Die dynamische Inszenierung erzeugt ein reizvolles Spannungsfeld zwischen dem Optimismus und der familiären Geborgenheit Samias einerseits und der zunehmenden Intoleranz und Unterdrückung in einer islamistischen Diktatur andererseits. Als Kind und mehr noch als Teenager bekommt Samia mit, dass radikalislamische Milizionäre auf den Straßen Angst verbreiten, dass Frauen und Mädchen stets den Hijab tragen müssen, dass sie in der Öffentlichkeit keinen Sport ausüben dürfen, ja dass sogar das Musikhören im Radio auf den Straßen verboten wird.
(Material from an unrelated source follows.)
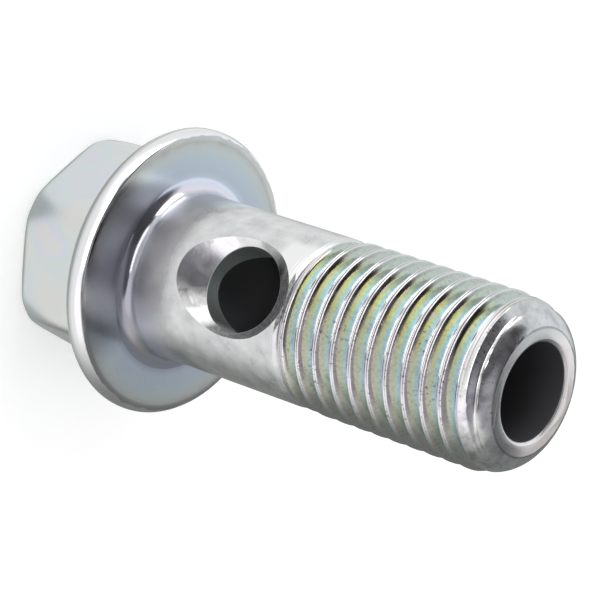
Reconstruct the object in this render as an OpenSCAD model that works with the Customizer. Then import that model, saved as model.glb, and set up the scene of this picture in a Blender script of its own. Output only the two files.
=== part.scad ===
// Banjo bolt: a flanged hexagon bolt with a fine thread. A blind bore runs up its axis
// from the thread end, and a cross hole joins it through the plain shank, so that fluid
// from a ring fitting held under the flange can pass into the threaded port.
// The whole bolt is one forged, drilled and rolled piece. It stands on its head: the
// origin is the middle of the head's outer face and +Z points along the thread.
// All lengths are in millimetres and all angles in degrees.

/* [Head] */
// Width of the hexagon across its flats
head_af = 12; // [11:0.1:13]
// Height of the whole head, from its outer face to the bearing face
head_h = 7.55; // [6.5:0.05:9]
// Angle from the cross hole round to the nearest corner of the hexagon
head_turn = -5; // [-30:1:30]
// Diameter of the flat on the head's outer face
head_flat_d = 11.4; // [9.5:0.1:11.6]
// Height of the bevel round that flat
head_bevel_h = 0.35; // [0.2:0.05:1.2]
// Height over which the corners taper in, below the bevel
corner_taper_h = 3.2; // [1.5:0.1:4]
// Radius along the outer edges of the flats
head_edge_r = 0.5; // [0.1:0.05:1]

/* [Flange] */
// Diameter of the flange
flange_d = 17.1; // [16:0.1:20]
// Thickness of the flange at its edge
flange_edge_h = 1.35; // [1.1:0.05:2]
// Slope of the back of the flange, from its edge up to the hexagon
flange_slope = 20; // [10:1:25]
// Radius of the edge round the bearing face
rim_front_r = 0.32; // [0.1:0.02:0.4]
// Radius of the edge round the back of the flange
rim_back_r = 0.6; // [0.3:0.02:0.7]
// Radius of the fillet between the bearing face and the shank
fillet_r = 1.2; // [0.4:0.1:1.8]

/* [Shank] */
// Diameter of the plain shank
shank_d = 9.88; // [9.8:0.02:10.4]
// Length of the plain shank, from the bearing face to its end bevel
shank_l = 11.35; // [10.5:0.05:13]
// Diameter of the short neck between the shank and the thread
neck_d = 9.1; // [8.8:0.05:9.4]

/* [Thread] */
// Largest diameter of the thread
thread_d = 9.96; // [9.8:0.02:10.3]
// Pitch of the thread
pitch = 1.25; // [1:0.05:1.5]
// Length under the head, from the bearing face to the thread end
bolt_l = 25.7; // [22:0.1:34]
// Distance of the last crest from the thread end, on the side of the cross hole
last_crest = 1.36; // [1:0.02:2.5]
// Diameter of the flat ring on the thread end
end_face_d = 7.1; // [6.8:0.05:7.6]
// Radius of the rounding between that ring and the thread
nose_r = 1.84; // [1.7:0.02:2.4]

/* [Bore] */
// Diameter of the bore along the axis
bore_d = 5.5; // [4:0.1:5.8]
// Depth of the bore at its full diameter, from the thread end
bore_depth = 21; // [20:0.1:22]
// Width of the bevel at the mouth of the bore
bore_bevel = 0.2; // [0.1:0.02:0.5]

/* [Cross hole] */
// Diameter of the cross hole
cross_d = 5; // [3:0.1:5.2]
// Distance of the cross hole's axis from the bearing face
cross_at = 7.65; // [6.8:0.05:7.9]
// Diameter of the countersink, measured level with the shank's surface
countersink_d = 8.2; // [6:0.1:8.4]
// Full angle of the countersink
countersink_angle = 105; // [82:1:120]

/* [Hidden] */
$fn = 96;

// Small overlap that makes a cut run clear of the surface it opens
clear = 0.5;

bearing_z = head_h;
end_z = bearing_z + bolt_l;
shank_end_z = bearing_z + shank_l;
cross_z = bearing_z + cross_at;
shank_r = shank_d / 2;
thread_r = thread_d / 2;
neck_r = neck_d / 2;

// Corners of the hexagon, and how far they are pulled in where the bevel starts
corner_r = head_af / sqrt(3);
corner_pull = 0.48;

// The bevel at the end of the shank stops on a small step, just outside the neck
step_w = 0.06;
shank_bevel = shank_r - neck_r - step_w;
neck_z = shank_end_z + shank_bevel;

// A 60 degree thread: for each point of one pitch, its place along the pitch, from the
// middle of the crest, and its depth below the crest, both in pitches
crest_flat = 1 / 8;
root_flat = 1 / 4;
flank_depth = (1 - crest_flat - root_flat) / 2 * tan(60);
root_depth = flank_depth + 0.07;
profile_at = [-crest_flat / 2, crest_flat / 2, 1 / 2 - root_flat / 2, 1 / 2, 1 / 2 + root_flat / 2];
profile_depth = [0, 0, flank_depth, root_depth, flank_depth];
profile_n = len(profile_at);
thread_sides = 40;
thread_foot_z = neck_z - 0.6;
run_in = 0.7 * pitch;

// The thread's crests fall away to the rounded nose, which ends at the flat ring
nose_drop = 0.14;
nose_mid_r = thread_r - nose_drop - nose_r;
nose_z = end_z - sqrt(nose_r * nose_r - pow(end_face_d / 2 - nose_mid_r, 2));

drill_point = 118;

// Radius to which the nose has trimmed the thread at a height z
function nose_limit(z) =
    z > nose_z ? nose_mid_r + sqrt(max(0, nose_r * nose_r - pow(z - nose_z, 2)))
               : nose_mid_r + nose_r + (nose_z - z) / 3;

// Share of the full thread form reached at a height z, from none at the neck
function formed(z) = min(1, max(0, (z - neck_z) / run_in));

// Radius of the threaded end at a height z, where the plain thread is at a given depth
function threaded_r(z, depth) =
    let (full = min(thread_r - depth * pitch, nose_limit(z)))
    neck_r + (full - neck_r) * formed(z);

// One point of the thread: row counts along the pitches and side goes round the bolt
function thread_point(row, side) =
    let (turn = 360 * side / thread_sides,
         pitches = floor(row / profile_n) + profile_at[row % profile_n] + turn / 360,
         z = min(end_z, max(thread_foot_z, first_crest_z + pitches * pitch)),
         r = threaded_r(z, profile_depth[row % profile_n]))
    [r * cos(turn), r * sin(turn), z];

crests_down = ceil((end_z - last_crest - thread_foot_z) / pitch) + 1;
first_crest_z = end_z - last_crest - crests_down * pitch;
thread_rows = profile_n * (crests_down + ceil(last_crest / pitch + crest_flat / 2) + 1);

// Profile of the flange, bearing face at height 0 and its back rising along +Y
module flange_profile() {
    r = flange_d / 2;
    back_mid = [r - rim_back_r, flange_edge_h - rim_back_r];
    tangent = back_mid + rim_back_r * [sin(flange_slope), cos(flange_slope)];
    polygon([[0, 0], [r - rim_front_r, 0], [r, rim_front_r], [r, back_mid[1]], tangent,
             [0, tangent[1] + tangent[0] * tan(flange_slope)]]);
    translate([r - rim_front_r, rim_front_r])
        circle(r = rim_front_r);
    translate(back_mid)
        circle(r = rim_back_r);
}

// Flange, cut off level with the head's outer face if its cone would pass it
module flange() {
    translate([0, 0, bearing_z])
        mirror([0, 0, 1])
            intersection() {
                rotate_extrude()
                    flange_profile();
                cylinder(r = flange_d, h = head_h - head_bevel_h);
            }
}

// Slab between two opposite flats of the hexagon, with its outer edges rounded
module flats_slab(overlap) {
    half = head_af / 2;
    rotate([90, 0, 0])
        linear_extrude(height = 4 * half, center = true) {
            translate([-half, head_edge_r])
                square([2 * half, overlap - head_edge_r]);
            translate([head_edge_r - half, 0])
                square([2 * (half - head_edge_r), overlap]);
            for (side = [-1, 1])
                translate([side * (half - head_edge_r), head_edge_r])
                    circle(r = head_edge_r);
        }
}

// Hexagon with its corners tapered in and a bevel round its outer face
module hexagon() {
    overlap = head_h - flange_edge_h / 2;
    bevel_r = corner_r - corner_pull;
    intersection() {
        intersection_for(turn = [-60, 0, 60])
            rotate([0, 0, head_turn + 30 + turn])
                flats_slab(overlap);
        rotate_extrude()
            polygon([[0, 0], [head_flat_d / 2, 0], [bevel_r, head_bevel_h],
                     [corner_r, head_bevel_h + corner_taper_h],
                     [corner_r + 1, head_bevel_h + corner_taper_h], [corner_r + 1, overlap],
                     [0, overlap]]);
    }
}

// Profile of the shank with its fillet at the foot, bearing face at height 0
module shank_profile() {
    difference() {
        translate([0, -flange_edge_h / 2])
            square([shank_r + fillet_r, fillet_r + flange_edge_h / 2]);
        translate([shank_r + fillet_r, fillet_r])
            circle(r = fillet_r);
    }
    polygon([[0, 0], [shank_r, 0], [shank_r, shank_l],
             [shank_r - shank_bevel, shank_l + shank_bevel], [0, shank_l + shank_bevel]]);
}

module shank() {
    translate([0, 0, bearing_z])
        rotate_extrude()
            shank_profile();
}

// Neck, rolled thread and rounded nose as one closed skin: rows of points follow the
// helix, and those past either end gather on its flat ends
module threaded_end() {
    points = [for (row = [0:thread_rows], side = [0:thread_sides - 1]) thread_point(row, side)];
    last_row = thread_rows - profile_n;
    function index(row, side) = side < thread_sides ? row * thread_sides + side
                                                    : (row + profile_n) * thread_sides;
    skin = [for (row = [0:last_row - 1], side = [0:thread_sides - 1])
            let (a = index(row, side), b = index(row, side + 1),
                 c = index(row + 1, side + 1), d = index(row + 1, side))
            each [if (points[a] != points[d]) [a, d, b],
                  if (points[b] != points[c]) [b, d, c]]];
    foot = [for (side = [0:thread_sides - 1]) index(0, side)];
    end = [for (side = [thread_sides - 1:-1:0]) index(last_row, side)];
    polyhedron(points = points, faces = concat(skin, [foot, end]), convexity = 8);
}

// Blind bore with its drilled point and the bevel at its mouth
module bore() {
    bore_r = bore_d / 2;
    point_h = bore_r / tan(drill_point / 2);
    translate([0, 0, end_z - bore_depth])
        cylinder(r = bore_r, h = bore_depth + clear);
    translate([0, 0, end_z - bore_depth - point_h])
        cylinder(r1 = 0, r2 = bore_r, h = point_h);
    translate([0, 0, end_z - bore_bevel])
        cylinder(r1 = bore_r, r2 = bore_r + bore_bevel + clear, h = bore_bevel + clear);
}

// Cross hole through both walls, with a countersink at each mouth
module cross_hole() {
    reach = shank_r + clear;
    sink_depth = (countersink_d - cross_d) / 2 / tan(countersink_angle / 2);
    spread = clear * tan(countersink_angle / 2);
    translate([0, 0, cross_z]) {
        rotate([90, 0, 90])
            cylinder(d = cross_d, h = 2 * reach, center = true);
        for (side = [-1, 1])
            rotate([0, 90 * side, 0])
                translate([0, 0, shank_r - sink_depth])
                    cylinder(d1 = cross_d, d2 = countersink_d + 2 * spread, h = sink_depth + clear);
    }
}

module banjo_bolt() {
    color("silver")
        difference() {
            union() {
                hexagon();
                flange();
                shank();
                threaded_end();
            }
            bore();
            cross_hole();
        }
}

banjo_bolt();
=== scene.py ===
# %% [markdown]
# # A banjo bolt in bright zinc plate
# A banjo bolt holds a ring fitting against a threaded port and lets fluid through its own
# shank: a bore runs up its axis, and a countersunk cross hole opens into the ring's channel.
# The real bolt is one piece of steel. Its head is forged, its shank turned, its holes
# drilled, its thread rolled, and the whole of it is plated with zinc and passivated.
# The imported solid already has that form. This scene makes the same bolt again in a finer
# mesh, with the rolled thread's seam and the small roundings of each edge, and gives it
# the thin coloured film of the plating.

import math

import bmesh
import bpy
from mathutils import Matrix, Vector


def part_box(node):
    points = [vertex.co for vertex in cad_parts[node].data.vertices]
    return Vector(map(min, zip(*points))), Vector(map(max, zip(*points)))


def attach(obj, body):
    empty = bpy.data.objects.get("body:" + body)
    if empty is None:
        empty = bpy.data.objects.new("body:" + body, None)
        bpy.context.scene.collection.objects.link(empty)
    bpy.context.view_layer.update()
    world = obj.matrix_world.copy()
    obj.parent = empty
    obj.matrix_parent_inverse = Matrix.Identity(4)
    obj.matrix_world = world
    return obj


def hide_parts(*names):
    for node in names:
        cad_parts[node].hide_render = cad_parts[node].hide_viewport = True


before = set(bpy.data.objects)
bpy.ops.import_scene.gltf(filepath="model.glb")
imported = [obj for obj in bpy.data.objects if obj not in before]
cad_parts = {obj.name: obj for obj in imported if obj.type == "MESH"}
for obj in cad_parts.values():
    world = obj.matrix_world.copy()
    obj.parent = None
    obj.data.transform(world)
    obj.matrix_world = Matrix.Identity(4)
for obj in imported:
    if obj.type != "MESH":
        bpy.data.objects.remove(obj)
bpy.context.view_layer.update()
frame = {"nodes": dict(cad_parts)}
bolt_low, bolt_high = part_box("banjo_bolt")
MM = 0.001
print("packed nodes:", ", ".join(frame["nodes"]))
print("bolt stands from", round(bolt_low[2] / MM, 2), "to", round(bolt_high[2] / MM, 2), "mm")

# %% [markdown]
# ## Sizes
# The mesh is worked in millimetres and turned into metres at the end, because cuts between
# fine meshes are more exact when the numbers are near one. Heights count from the head's
# outer face, where the bolt stands, up to the thread end. The highest one comes from the
# packed bolt's own box, and the others are measured down from it.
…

Sowohl Riyan Roble als kindliche Samia als auch Ilham Mohamed Osman als jugendliche Samia bringen mühelos die Naivität und Natürlichkeit einer Heranwachsenden auf die Leinwand, die im Sport ihre Erfüllung gefunden hat und sich auch von Widerständen und Drohungen nicht davon abhalten lässt. Die Kamera von Florian Berutti bleibt stets nah an dem Mädchen mit dem unbändigen Bewegungsdrang, das mit Einfallsreichtum und List lästige Restriktionen umgeht, um doch noch trainieren zu können.
Ebenso präzise wie unaufdringlich zeigt der Film, wie der gesellschaftliche Druck unter Bürgerkriegsbedingungen wächst, bis Samia es nicht mehr aushält und sich für die Flucht entscheidet. Einige drastische Szenen in der Sahara und im libyschen Gefängnis erinnern an die Schrecken, die Matteo Garrone in seinem Migrationsdrama Io Capitano geschildert hat. Dass die Filmemacherinnen gelegentlich ins allzu Sentimentale abdriften, etwa wenn der Geist des ermordeten Vaters Samia in der Wüste erscheint, lässt sich verschmerzen angesichts der Stringenz, mit der hier gezeigt wird, warum verzweifelte Menschen die lebensgefährliche Flucht nach Europa als letzte Chance auf ein lebenswertes Leben ergreifen. Und angesichts der Tatsache, dass die europäische Flüchtlingspolitik jeden Tag aufs Neue scheitert.